With responsive web design, you no longer have to worry about if your device will fit a certain screen size. Instead of building a website to fit the device, the website itself “responds” to the size of the device. So it doesn’t matter if it is a 1″x 1″ screen on an Apple Watch, a new iPad 6, or a gigantic big screen TV.
Sure, some responsive frameworks are better than others. Twitter for instance developed their own CSS framework (Twitter Bootstrap) to help combat the lack of standards in responsive web design. This framework has become so popular you can find it on almost any major website, app or framework.
Treat your mobile or responsive website exactly as you would a normal website. Make sure that it loads swiftly and without error.

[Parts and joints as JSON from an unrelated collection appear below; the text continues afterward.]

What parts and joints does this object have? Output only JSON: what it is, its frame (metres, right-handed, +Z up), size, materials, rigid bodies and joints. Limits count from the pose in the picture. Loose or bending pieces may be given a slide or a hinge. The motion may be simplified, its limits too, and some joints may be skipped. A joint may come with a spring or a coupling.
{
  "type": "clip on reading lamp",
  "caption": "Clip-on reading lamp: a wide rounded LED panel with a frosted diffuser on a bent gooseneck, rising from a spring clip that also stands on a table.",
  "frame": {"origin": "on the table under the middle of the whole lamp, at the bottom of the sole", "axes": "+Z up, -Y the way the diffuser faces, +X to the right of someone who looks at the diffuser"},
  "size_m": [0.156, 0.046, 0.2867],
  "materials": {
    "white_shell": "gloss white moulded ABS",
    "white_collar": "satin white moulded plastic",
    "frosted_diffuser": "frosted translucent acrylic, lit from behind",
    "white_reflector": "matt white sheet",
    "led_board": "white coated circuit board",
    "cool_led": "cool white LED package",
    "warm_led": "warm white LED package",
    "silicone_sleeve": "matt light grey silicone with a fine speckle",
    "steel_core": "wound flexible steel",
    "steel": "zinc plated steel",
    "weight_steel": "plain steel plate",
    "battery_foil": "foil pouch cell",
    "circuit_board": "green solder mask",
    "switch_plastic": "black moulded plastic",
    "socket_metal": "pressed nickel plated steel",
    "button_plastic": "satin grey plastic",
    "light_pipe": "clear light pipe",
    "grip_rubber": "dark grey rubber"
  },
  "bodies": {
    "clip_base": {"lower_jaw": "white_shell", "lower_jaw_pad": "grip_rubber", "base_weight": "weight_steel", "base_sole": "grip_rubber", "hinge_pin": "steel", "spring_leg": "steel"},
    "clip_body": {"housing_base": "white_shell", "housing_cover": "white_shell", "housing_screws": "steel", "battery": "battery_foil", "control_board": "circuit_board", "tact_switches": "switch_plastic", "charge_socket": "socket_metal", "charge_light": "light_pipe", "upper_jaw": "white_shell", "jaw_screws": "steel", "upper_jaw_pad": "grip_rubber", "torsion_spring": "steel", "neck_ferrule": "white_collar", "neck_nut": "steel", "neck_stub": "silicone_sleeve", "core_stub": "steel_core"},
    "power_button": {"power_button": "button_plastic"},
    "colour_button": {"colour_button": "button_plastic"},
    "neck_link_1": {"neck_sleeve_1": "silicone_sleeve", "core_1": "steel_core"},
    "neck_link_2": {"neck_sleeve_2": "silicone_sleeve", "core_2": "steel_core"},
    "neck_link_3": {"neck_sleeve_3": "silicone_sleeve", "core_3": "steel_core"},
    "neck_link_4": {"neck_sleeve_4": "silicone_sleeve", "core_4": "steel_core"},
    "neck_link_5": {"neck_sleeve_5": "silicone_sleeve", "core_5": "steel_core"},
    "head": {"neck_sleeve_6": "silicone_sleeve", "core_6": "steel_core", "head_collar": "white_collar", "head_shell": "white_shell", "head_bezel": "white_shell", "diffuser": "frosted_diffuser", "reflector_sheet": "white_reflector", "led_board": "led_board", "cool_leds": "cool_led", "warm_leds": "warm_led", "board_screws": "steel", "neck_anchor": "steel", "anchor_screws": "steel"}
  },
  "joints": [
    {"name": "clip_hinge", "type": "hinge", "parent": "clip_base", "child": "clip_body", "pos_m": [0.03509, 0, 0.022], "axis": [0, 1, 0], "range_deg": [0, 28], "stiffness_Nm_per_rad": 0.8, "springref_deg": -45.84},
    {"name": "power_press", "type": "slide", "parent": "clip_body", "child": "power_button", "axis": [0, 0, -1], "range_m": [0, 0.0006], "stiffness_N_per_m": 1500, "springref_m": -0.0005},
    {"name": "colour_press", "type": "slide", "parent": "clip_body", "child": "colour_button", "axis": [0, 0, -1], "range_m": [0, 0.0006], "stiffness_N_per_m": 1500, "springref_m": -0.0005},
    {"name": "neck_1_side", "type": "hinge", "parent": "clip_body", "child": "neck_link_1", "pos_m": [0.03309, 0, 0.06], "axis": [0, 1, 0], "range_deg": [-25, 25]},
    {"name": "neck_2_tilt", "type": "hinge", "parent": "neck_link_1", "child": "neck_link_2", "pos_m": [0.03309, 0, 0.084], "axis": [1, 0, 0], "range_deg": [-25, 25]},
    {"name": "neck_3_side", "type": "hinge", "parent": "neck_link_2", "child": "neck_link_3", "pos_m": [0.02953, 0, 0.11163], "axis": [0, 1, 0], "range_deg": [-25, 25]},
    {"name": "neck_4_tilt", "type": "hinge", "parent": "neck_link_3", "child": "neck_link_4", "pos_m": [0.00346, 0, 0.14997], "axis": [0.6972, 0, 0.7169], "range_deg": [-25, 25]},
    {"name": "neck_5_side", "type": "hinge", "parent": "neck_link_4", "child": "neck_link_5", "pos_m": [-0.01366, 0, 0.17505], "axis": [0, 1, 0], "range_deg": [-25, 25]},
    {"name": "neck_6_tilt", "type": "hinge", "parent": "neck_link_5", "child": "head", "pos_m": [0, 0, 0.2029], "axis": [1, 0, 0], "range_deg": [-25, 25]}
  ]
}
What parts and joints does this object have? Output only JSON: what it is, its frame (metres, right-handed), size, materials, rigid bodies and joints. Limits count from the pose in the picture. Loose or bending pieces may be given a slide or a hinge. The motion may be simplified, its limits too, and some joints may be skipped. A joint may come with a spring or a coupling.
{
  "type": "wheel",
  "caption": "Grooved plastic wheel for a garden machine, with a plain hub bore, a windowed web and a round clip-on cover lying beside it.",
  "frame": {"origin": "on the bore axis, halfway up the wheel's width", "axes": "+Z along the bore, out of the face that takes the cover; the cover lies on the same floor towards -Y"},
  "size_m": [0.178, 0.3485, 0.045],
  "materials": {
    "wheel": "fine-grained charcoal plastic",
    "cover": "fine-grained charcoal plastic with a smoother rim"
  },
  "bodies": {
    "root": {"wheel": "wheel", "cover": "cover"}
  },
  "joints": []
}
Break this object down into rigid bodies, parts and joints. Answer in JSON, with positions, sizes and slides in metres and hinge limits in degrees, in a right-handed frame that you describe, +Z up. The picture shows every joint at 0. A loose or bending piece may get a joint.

Stay away from “unplayable content” such as a custom or proprietary video player. Stick with known solutions such as YouTube or Vimeo. Embed your videos rather than using a custom app. For god’s sake stay away from Flash.
Lastly, make sure your analytics is tracking your mobile website. It would be a real shame if you’ve brought in a bunch of traffic and couldn’t track it due to a broken analytics program.
Above all else be very careful not to link to multiple versions of your mobile website. If you have a responsive website, don’t worry about this website. If you have 2 versions (mobile and desktop) always be sure that all your links are pointing to the right version. For instance don’t link from your “about mobile” page to your “contact desktop” page.
Another common pitfall that we see with a lot of websites is sites that pass Google’s Mobile Friendly tool but fail on individual pages. The great part about this is that Google Search Console (formerly Google Webmaster Tools) does a great job of compiling this information in a central location.
In the above image, you can see that Google clearly states that websites with mobile usability issues will be demoted in the search results. That ain’t good. The saving grace is that Google shows you exactly what pages are broken, and how to fix them. In this case its a few quick fixes and the website is fixed.
We recommend checking Google Search Console every week to make sure there aren’t any glaring issues. If you have a very important site you can setup alerts as well.